Unlike other Bollywood movies featuring a trio of guys learning about love — such as Zindagi Na Milegi Dobara and Dil Chahta Hai — the relationships between the male characters are secondary. They get along fine, but they don’t know each other well enough for their friendship to ever be at stake.

What the guys do offer one another is differing views on love. Milind is so hopelessly optimistic that he falls for Gungun (Shraddha Das), a radio DJ who’s way out of league. He refuses to believe that she’s stringing him along for his money.

Cynical Abhay sets his sights on Anushka (Tisca Chopra), an older ex-model in need of a boy toy. He lets her shower him with gifts until a beautiful, young philanthropist named Nikki (Shruti Haasan) makes him consider settling down.

Both Abhay and Milind give their questionable advice to Neran, who’s nervous about reentering the dating scene. Neran finds himself drawn to June (Shazahn Padamsee), a 21-year-old intern at his office (he’s 38, which is middle-aged in Bollywood). He pursues her, failing to notice that she only calls him “Sir.”

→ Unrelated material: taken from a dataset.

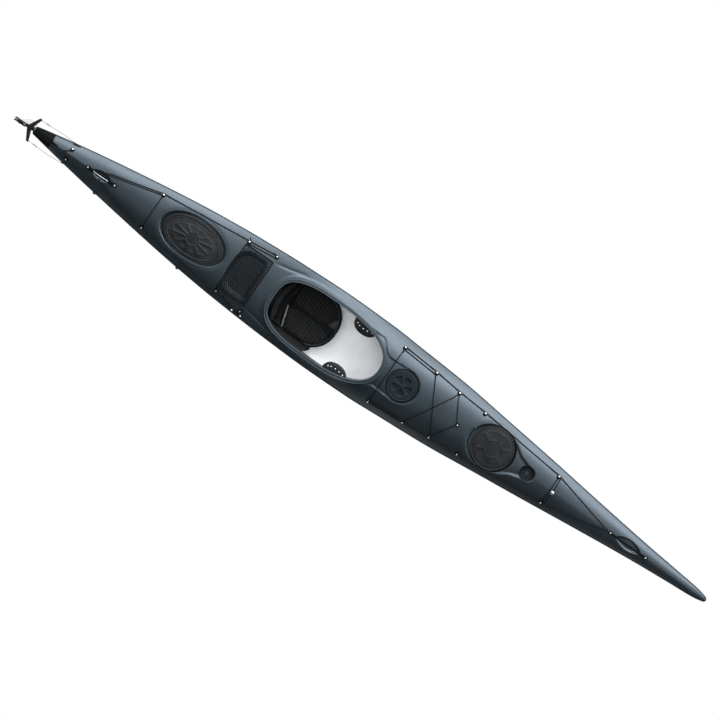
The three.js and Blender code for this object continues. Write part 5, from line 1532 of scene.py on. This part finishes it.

DTBHJ, in an attempt to portray relationships realistically, avoids many of the shortcuts in logic other romantic comedies take. The women don’t fall for the men simply because the guys love them. Likewise, they don’t undergo radical personality changes to fit the needs of the plot. Part of the point is that Neran, Milind and Abhay aren’t seeing the women for who they are, but for who they’d like them to be.

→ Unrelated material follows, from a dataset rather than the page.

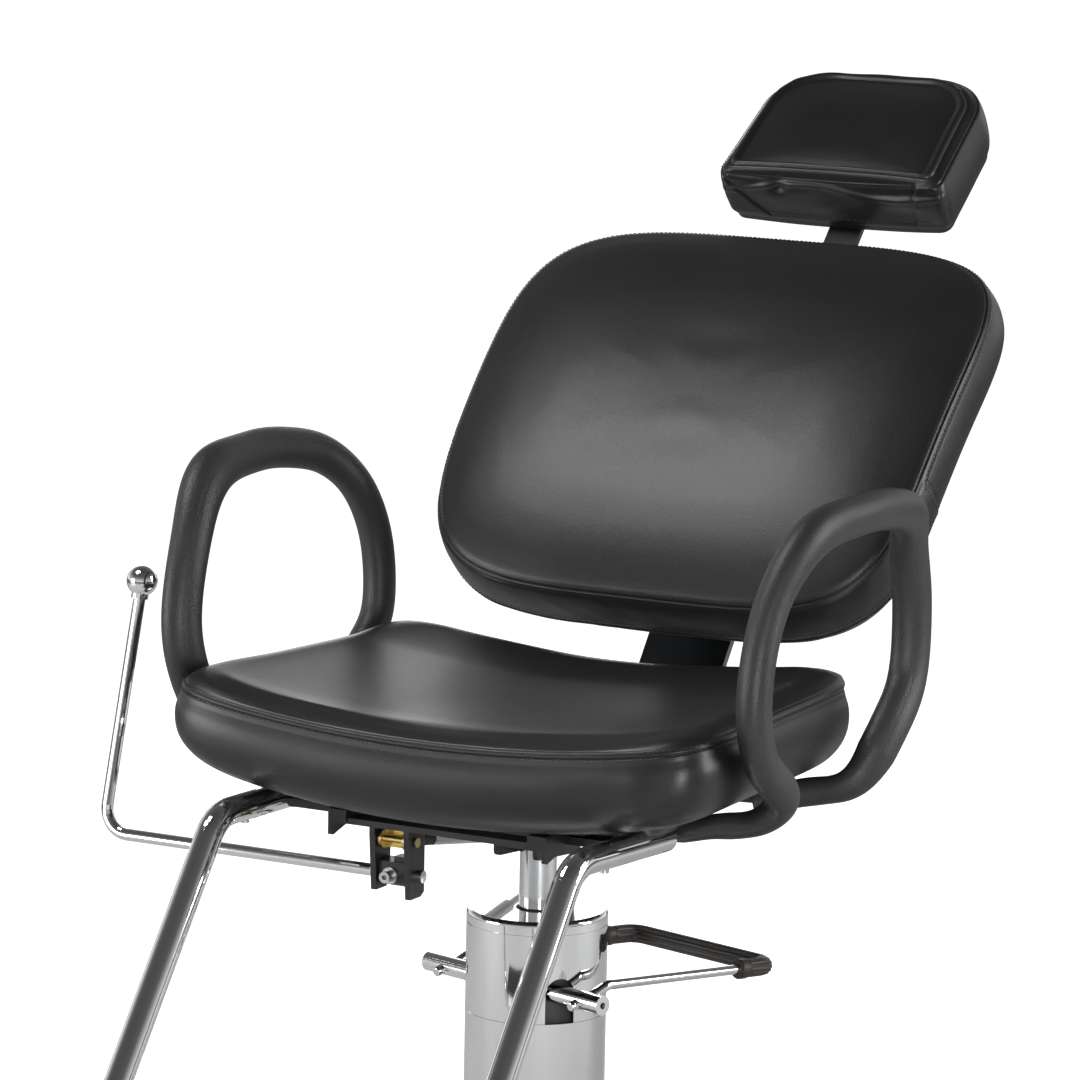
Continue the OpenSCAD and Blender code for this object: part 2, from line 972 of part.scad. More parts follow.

Accordingly, it’s up to the men to change. Abhay is set up for the most dramatic transformation, but Neran’s is the most satisfying (though a little more backstory on why his marriage failed would’ve been nice). He has to come to terms with being a single dad on the verge of turning forty, before he can think about being someone’s husband again. Devgn’s deadpan facial expressions are the high points of the film.

The biggest disappointment is that Milind remains essentially unchanged throughout the movie. He’s also irritating, as is Gungun, who’s much nastier than she needs to be to drive home the point that she’s not interested in Milind.

DTBHJ falters in a few other areas as well. Jokes early on are punctuated with annoying “wacky” sound effects that mercifully diminish as the story progresses. Director Madhur Bhandarkar, as he did in Fashion, includes a gay character who is nothing more than a flamboyant, horny stereotype. It’s an unfortunate misstep in an otherwise enjoyable film.